现在松柏已经能走路,能说话了,是一个非常可爱的小朋友。

我也想过要不要把老家的房子卖了,到镇上买房,然后带着松柏就这么过一辈子。

这些年,一直有人给我说亲;

只是一听说我有一个小十六岁的弟弟时,都纷纷摇头。

中途倒是遇见了一个不介意的,但是他提出要我给他二十万块的彩礼。

我觉得好笑,拒绝了;

当然,也不是全部都是这样的货色,也有一些不介意松柏的,甚至还承诺供松柏读书,哪怕出国留学都没有问题。

但,我还是拒绝了;

因为他的年纪都足以当我爸爸;

房东阿姨说我太挑剔。

我说:“我不找了,以后就守着松柏过一辈子!”

就在我就此认命时,还真遇到了一个不介意跟我一起供养松柏的人,比我大三岁。

他叫二狗子,就是三年前我在工地上认识的戴黄帽子的年轻人。

他说:“我打听过了,这个小家伙不是你儿子,是你弟弟,像你这样的条件很难找,刚好我这样条件的人也不好找,要不我们两个凑合凑合过吧!”

一开始,我觉得他有病。

他也不恼,整天跟在我屁股后面,每天跟松柏打得火热。

三个月后,我接纳了他;

我也不晓得是为什么,我甚至感受不到对他的爱;

只是很多时候,看见他跟松柏在一起玩的那么开心,我突然觉得身边有一个人真的很好。

忙了一天回来,有人做好饭的感觉也很不错。

.........

很多吧!

我想或许我们可以搭伙儿过日子;

我问他:“你爸妈知道你要娶我这样的人吗?”

他说:“我是孤儿,我的事情我自己做主。”

我问:“你真名叫什么?应该不叫二狗子吧?”

他拿出自己的身份证,户口本,“我是跟着院长姓,我叫袁家。”

我看了一下,默默点头,把自己的存折和户口本放在他面前,“这是我的全部家当,明天我们就去领证吧。”

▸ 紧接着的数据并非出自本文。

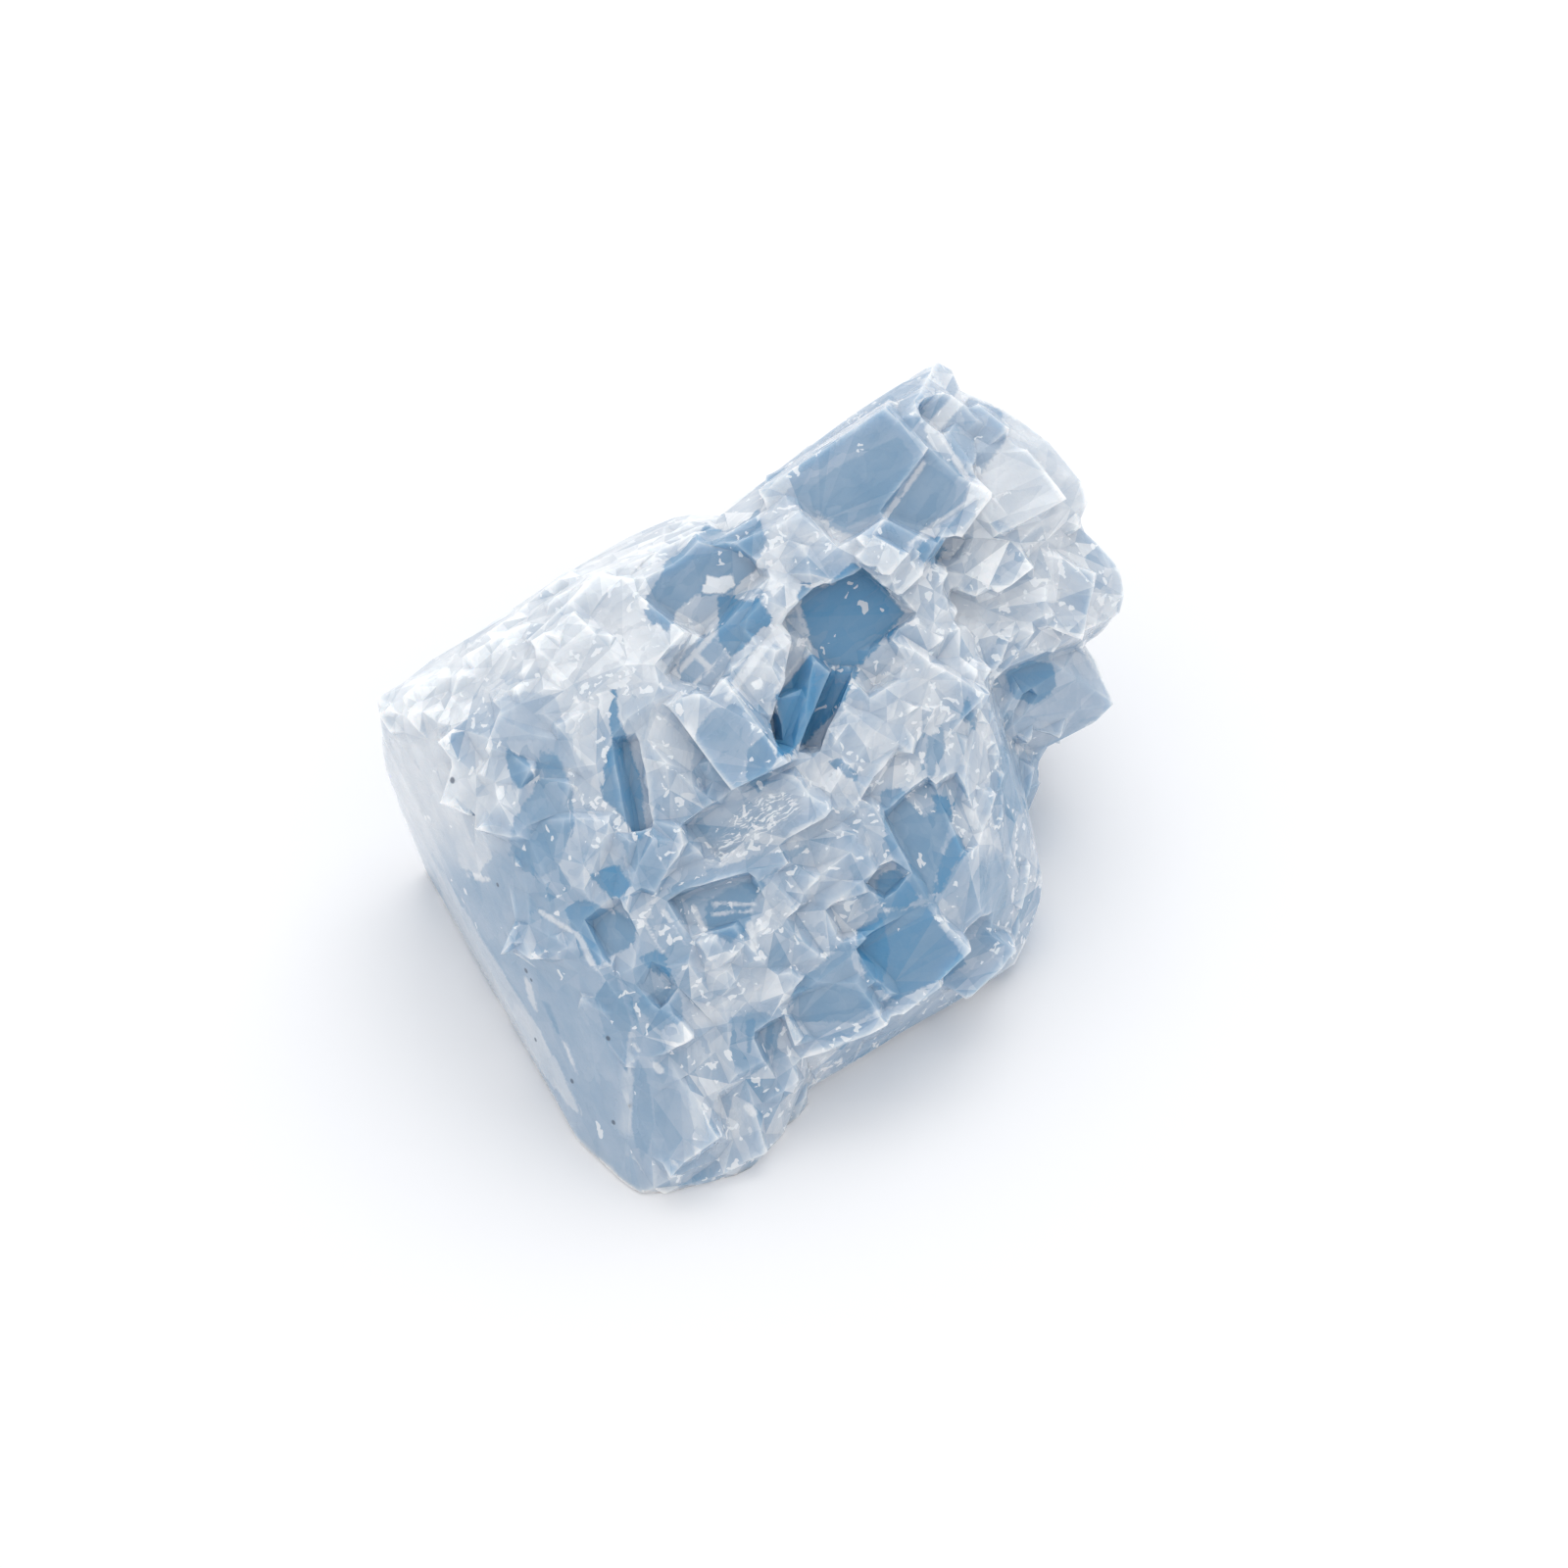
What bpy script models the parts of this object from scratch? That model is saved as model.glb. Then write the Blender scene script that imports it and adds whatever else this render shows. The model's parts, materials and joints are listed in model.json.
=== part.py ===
"""A rough chunk of blue calcite, lying on a flat cleaved base.

The stone is one piece. A few large cleaved masses give its outline. Flat windows, small cleavage
rhombs, frosted ridges and notches are fused to them or cut out of them.

Units are metres and +Z is up. The stone rests on Z = 0, and its long axis runs along X, from the
smooth cleaved end (-X) to the ragged end (+X). Shapes are laid out in mm on the broken face, which
leans back: across it, up it, and out of it.
"""

import math
import random

import bmesh
import bpy
from mathutils import Euler, Matrix, Vector
from mathutils.bvhtree import BVHTree

MM = 0.001

# The broken face leans back by this much, its middle is this far above the floor, and it is seen
# from this far in front. Heights and distances are in mm.
FACE_RISE = math.radians(50)
FACE_HEIGHT = 20.0
FACE_VIEW = 356.0
LONG_AXIS_TURN = math.radians(-29)

# Calcite cleaves along three planes, and the edges where they meet are this far from square.
EDGE_LEAN = math.radians(12)

CALCITE_COLOUR = (0.45, 0.58, 0.70)
CALCITE_ROUGHNESS = 0.35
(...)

“我知道让你跟我一起养我弟,有点对不起你,但是我也没有办法;所以彩礼我就不要了,我们领完证,请豆大爷跟房东阿姨,还有我舅舅他们吃顿饭就好。”

他没有说话;

第二天,我们领完证;

他掏出自己的存折推到我面前,“这是我的全部家当,以后都归你管。”

我打开一看,惊呆我了;

里面赫然有二十多万,“你真的是孤儿?”

他点头,“我十几岁就在工地里干,现在二十多了,有自己的施工队,走南闯北的,多多少少能赚点钱。”

我就这样结婚了。

婚后,我问他:“你为什么找我当老婆?”

他说:“我从小就想找一个贤惠能吃苦,还踏实的老婆,我第一次见你,就觉得你跟别人不一样,明明自己就是一个小姑娘,但总是喜欢装大人。”

“后来找人一打听,才知道你的日子有多不容易。”

“你别看我在外面赚了几个钱,但是我心里是自卑的,很没有安全感,这些年我见过太多老板栽在女人身上。”

“我就是一个苦命人,就想有一个家,找个踏实的女人,过踏踏实实的日子。”

婚后的日子,确实很踏实;

我带着松柏一直跟着他走,他在那里做工,我就在那里卖饭。

这样的生活一直到两年后,松柏上小学,我怀孕。

他才在一个二线城市买了房子,安定下来。

但我不是一个安分的主儿,怀孕的日子,除了做饭,我就在研究怎么赚钱。

后来,我在电视上看到电脑的广告,报了一个班。

一年后,我生完孩子;

找了一个月嫂照顾,谁能想到,我一个没有上过高中的人,因为会电脑,居然会被一个大公司聘请。

在工作中,吃了没有学历的亏。

我又自考大学......

这些年,我一直都在不停的折腾,生活谈不上多美好,但胜在踏实。